John 14:9 Jesus saith unto him, Have I been so long time with you, and yet hast thou not known me, Philip? he that hath seen me hath seen the Father; and how sayest thou then, Shew us the Father?
Hebrews 1:3 Who being the brightness of his glory, and the express image of his person, and upholding all things by the word of his power, when he had by himself purged our sins, sat down on the right hand of the Majesty on high;
Colossians 1:15a Who is the image of the invisible God…
Those who trust in Christ’s righteousness and realize they are spiritually bankrupt and destitute on their own shall see God face to face.

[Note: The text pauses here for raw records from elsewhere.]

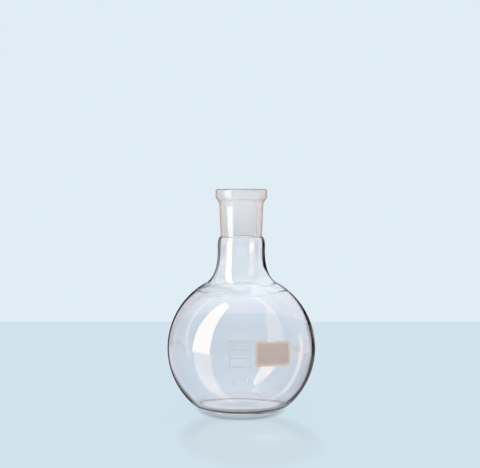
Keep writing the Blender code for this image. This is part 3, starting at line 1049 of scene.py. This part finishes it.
def with_edges(nodes, azimuth, stops, colour, mist=BLACK, shade=0.0, bare=0.0):
    """colour, or what the glass's edges show: light mirrored outside the flask or inside one wall."""
    edges = coloured_by(nodes, azimuth, stops)
    edge_colour = nodes.blend(shade, edges["Color"], BLACK)
    one_wall = nodes.under(nodes.path("Transmission Depth"), ONE_WALL)
    far_left = nodes.under(azimuth, (LAST_LEFT_REFLECTION + 180) / 360)
    outside = nodes.times(nodes.not_met("Transmission Depth"), far_left)
    cover = nodes.times(one_wall, edges["Alpha"])
    for hidden in (outside, bare):
        cover = nodes.times(cover, nodes.math("SUBTRACT", 1.0, hidden))
    return nodes.blend(cover, colour, nodes.blend(1.0, edge_colour, mist, "ADD"))


def distance_in_ellipse(nodes, place, centre, radii):
    """1 on the edge of an ellipse on the floor, and less inside it."""
    shifted = nodes.vector("SUBTRACT", place, (*centre, 0))
    return nodes.length(nodes.vector("DIVIDE", shifted, (*radii, 1)))


def distance_in_bulb_shadow(nodes, across, along):
    """1 on the outline of the bulb's painted shadow, a leaning egg that is longer towards the flask."""
    lean = nodes.times(along, BULB_SHADOW_LEAN)
    shifted = nodes.math("SUBTRACT", nodes.math("ADD", across, lean), BULB_SHADOW_CENTRE[0])
    forward = nodes.math("SUBTRACT", along, BULB_SHADOW_CENTRE[1])
    behind = nodes.over(forward, 0.0)
    reach = nodes.ramp(behind, 0.0, 1.0, BULB_SHADOW_REACH_FORWARD, BULB_SHADOW_REACH_BACK)
    shares = {
        "X": nodes.math("DIVIDE", shifted, BULB_SHADOW_HALF_WIDTH),
        "Y": nodes.math("DIVIDE", forward, reach),
    }
    return nodes.length(nodes.filled("CombineXYZ", shares).outputs[0])


def painted_bulb_shadow(nodes, place):
    """Painted light and shade for the floor: the bulb's warm patch with darker rims near the base, a caustic
    and a contact shadow.
    """
    parts = nodes.parts(place)
    distance = distance_in_bulb_shadow(nodes, parts["X"], parts["Y"])
    tint = nodes.blend(nodes.falling(distance, *BULB_SHADOW_FADE), WHITE, BULB_SHADOW_TINT)
    near_base = nodes.smooth(parts["Y"], *SHADOW_RIM_ENDS, SHADOW_RIM_FAINTEST, 1.0)
    rim = nodes.falling(nodes.apart(distance, SHADOW_RIM_MIDDLE), 0.0, SHADOW_RIM_HALF_WIDTH)
    tint = nodes.tinted(tint, SHADOW_RIM_TINT, nodes.times(rim, near_base))
    contact = nodes.falling(nodes.length(place), *CONTACT_SHADOW_RADII)
    tint = nodes.tinted(tint, CONTACT_SHADOW_TINT, contact)
    patch = distance_in_ellipse(nodes, place, CAUSTIC_PATCH_CENTRE, CAUSTIC_PATCH_RADII)
    return nodes.tinted(tint, CAUSTIC_PATCH_TINT, nodes.falling(patch, 0.0, 1.0))


def floor_material():
    """Pale paper that the lamp and the room light, with the bulb's shadow painted into its colour. Mirrored
    light sees a table, lit in some stretches.
    """
    nodes = new_material("pale_floor")
    place = nodes.place()
    # painted shadow, caustic and contact shadow of the flask, in the paper's colour
    colour = nodes.tinted(linear(FLOOR_COLOUR), painted_bulb_shadow(nodes, place))
    evenly_lit = (1 - FLOOR_SHADED * (AMBIENT + LAMP_LIGHT)) / (1 - FLOOR_SHADED)
    paper = nodes.mix(FLOOR_SHADED, nodes.light(colour, evenly_lit), nodes.surface("Diffuse", colour))

    turn = nodes.add("VectorTransform", vector_type="VECTOR", convert_from="WORLD", convert_to="OBJECT")
    nodes.link(nodes.add("NewGeometry").outputs["Incoming"], turn.inputs[0])
    azimuth = azimuth_of(nodes, nodes.scaled(turn.outputs[0], -1.0))
    near = coloured_by(nodes, azimuth, NEAR_TABLE)["Color"]
    far = coloured_by(nodes, azimuth, FAR_TABLE)["Color"]
    distance = nodes.length(place)
    plain = nodes.times(nodes.not_met("Transmission Depth"), nodes.falling(distance, *PLAIN_TABLE_RADII))
    near = nodes.blend(plain, near, PLAIN_TABLE)
    around = nodes.blend(nodes.rising(distance, *FAR_TABLE_RADII), near, far)
    mist = nodes.blend(nodes.falling(distance, *NEAR_EDGE_RADII), BLACK, NEAR_EDGE_MIST)
    bare = nodes.falling(distance, *BARE_ROUND_BASE)
    low_edges = with_edges(nodes, azimuth, EDGE_BELOW, around, mist, bare=bare)
    high_edges = with_edges(nodes, azimuth, EDGE_ABOVE, around)
    far_away = nodes.rising(distance, *FAR_EDGE_RADII)
    table = nodes.light(nodes.blend(far_away, low_edges, high_edges))
    off_paper = nodes.rising(distance, *PAPER_UNDER_FLASK)
    return nodes.finish(nodes.mix(nodes.times(mirrored(nodes), off_paper), paper, table))


def back_lamp(studio):
    """A broad lamp behind and above, which throws the flask's soft shadow towards the camera."""
    data = bpy.data.lights.new("back_lamp", "SUN")
    data.angle = math.radians(LAMP_WIDTH)
    data.energy = LAMP_LIGHT * math.pi / math.sin(math.radians(LAMP_ELEVATION))
    obj = add_object("back_lamp", data)
    obj.rotation_euler = (-math.radians(90 - LAMP_ELEVATION), 0, -math.radians(LAMP_AZIMUTH))
    obj.parent = studio
    obj.visible_glossy = obj.visible_transmission = False


def build_world():
    """The backdrop for the camera and through the glass, the studio for mirrored light, and even white light
    for the floor and the prints."""
    world = bpy.data.worlds.new("studio_world")
    bpy.context.scene.world = world
    world.cycles.sampling_method = "NONE"
    nodes = Nodes(world)
    place = nodes.place(bpy.data.objects["studio"])
    rise = nodes.parts(place)["Z"]
    elevation = nodes.ramp(nodes.math("ARCSINE", rise), -math.pi / 2, math.pi / 2, 0.0, 1.0)
    before = coloured_by(nodes, elevation, BEFORE_BY_ELEVATION, -90, 90)["Color"]
    behind = coloured_by(nodes, elevation, BEHIND_BY_ELEVATION, -90, 90)["Color"]
    azimuth = azimuth_of(nodes, place)
    off_back = nodes.apart(azimuth, 0.5)
    around = nodes.blend(nodes.rising(off_back, *FRONT_HALF), behind, before)
    off_sides = nodes.apart(off_back, SIDES)
    beside = nodes.falling(off_sides, *SIDES_REACH)
    low = nodes.falling(rise, *BELOW_EYE_LEVEL)
    around = nodes.blend(nodes.times(beside, low), around, SIDES_COLOUR)

    on_right = nodes.over(azimuth, 0.5)
    shade = nodes.times(nodes.rising(rise, *LOWEST_DARK), on_right)
    ahead = nodes.falling(off_back, *BASE_OUTLOOK)
    from_base = nodes.times(ahead, nodes.rising(rise, *BASE_OUTLOOK_RISE))
    from_shoulder = nodes.times(nodes.rising(rise, *SHOULDER_OUTLOOK), on_right)
    bare = nodes.math("MAXIMUM", from_base, from_shoulder)
    studio = with_edges(nodes, azimuth, EDGE_ABOVE, around, shade=shade, bare=bare)
    seen = nodes.blend(mirrored(nodes), linear(BACKDROP_COLOUR), studio)

    light = nodes.ramp(nodes.met("Transmission Depth"), 0.0, 1.0, AMBIENT, AMBIENT_THROUGH_GLASS)
    background = nodes.filled("Background", {"Color": nodes.blend(nodes.met("Diffuse Depth"), seen, light)})
    nodes.finish(background.outputs[0], "OutputWorld")


def floor_piece(name, studio, near, far, material):
    half = FLOOR_SIZE / 2
    corners = ((-half, near), (half, near), (half, far), (-half, far))
    shape = bmesh.new()
    shape.faces.new([shape.verts.new((x, y, -FLOOR_DROP)) for x, y in corners])
    obj = object_from(name, shape, [material])
    obj.parent = studio
    return obj


def build_studio_root():
    """The camera, and the empty that carries the studio and turns about the flask to face the camera."""
    data = bpy.data.cameras.new("camera")
    data.lens = LENS
    data.sensor_width = 36
    camera = add_object("camera", data)
    camera.location = EYE
    camera.rotation_euler = (math.radians(90 - EYE_PITCH), 0, 0)
    bpy.context.scene.camera = camera

    studio = add_object("studio", None)
    follow = studio.constraints.new("LOCKED_TRACK")
    follow.target = camera
    follow.track_axis = "TRACK_NEGATIVE_Y"
    follow.lock_axis = "LOCK_Z"
    return studio


def build_studio(studio):
    paper = floor_material()
    floor_piece("floor", studio, -FLOOR_SIZE, FLOOR_FAR_EDGE, paper)
    beyond = floor_piece("floor_beyond", studio, FLOOR_FAR_EDGE, FLOOR_EDGE_THROUGH_GLASS, paper)
    beyond.visible_camera = False

    build_world()
    card("softbox_left", studio, *SOFTBOX_LEFT)
    card("strip_right", studio, *STRIP_RIGHT)
    back_lamp(studio)


def set_view():
    scene = bpy.context.scene
    scene.view_settings.view_transform = "Standard"
    scene.view_settings.look = "None"
    scene.cycles.max_bounces = 28
    scene.cycles.transmission_bounces = 20
    scene.cycles.glossy_bounces = 12
    scene.cycles.diffuse_bounces = 12
    scene.cycles.transparent_max_bounces = 24


studio_root = build_studio_root()
build_flask()
build_prints()
build_studio(studio_root)
set_view()
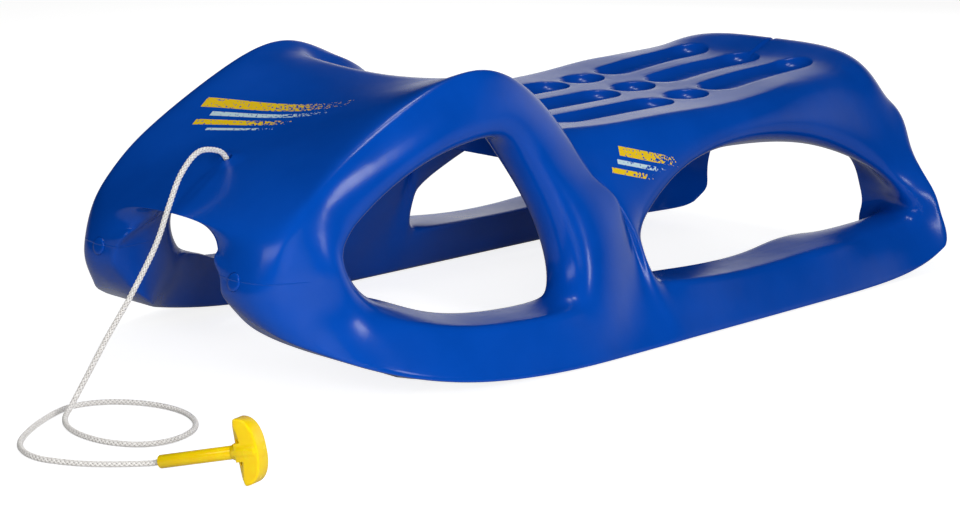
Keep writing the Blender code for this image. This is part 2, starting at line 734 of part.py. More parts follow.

They are made clean and pure by Christ. (see Job 11:4; Psalm 24:4; and Proverbs 20:9 for pure as clean.)
Mt 5:3 ¶ Blessed are the poor in spirit: for theirs is the kingdom of heaven….8 Blessed are the pure in heart: for they shall see God.
(The preparation of a heart to receive Christ is found in Psalms and Isaiah, among other places.
Psalm 34:18 The LORD is nigh unto them that are of a broken heart; and saveth such as be of a contrite spirit.
Isaiah 66:2 For all those things hath mine hand made, and all those things have been, saith the LORD: but to this man will I look, even to him that is poor and of a contrite spirit, and trembleth at my word.)
Jacob will carry with him, in his limp, a reminder of a very close encounter with the living God. He has had impressed upon him the unseen power of God in the company of angels he met. He has been impressed with the immediacy of God in his life with the encounter with the pre-incarnate Christ. These are two things that should give us pause as we face uncertain events ahead. There is invisible to us a great host which God can and will use for His purposes and God Himself does not only meet us in close encounters but His very Spirit dwells inside of us by virtue of the faith He gave us when we believed. (i.e.; Romans 3:22; 8:9.)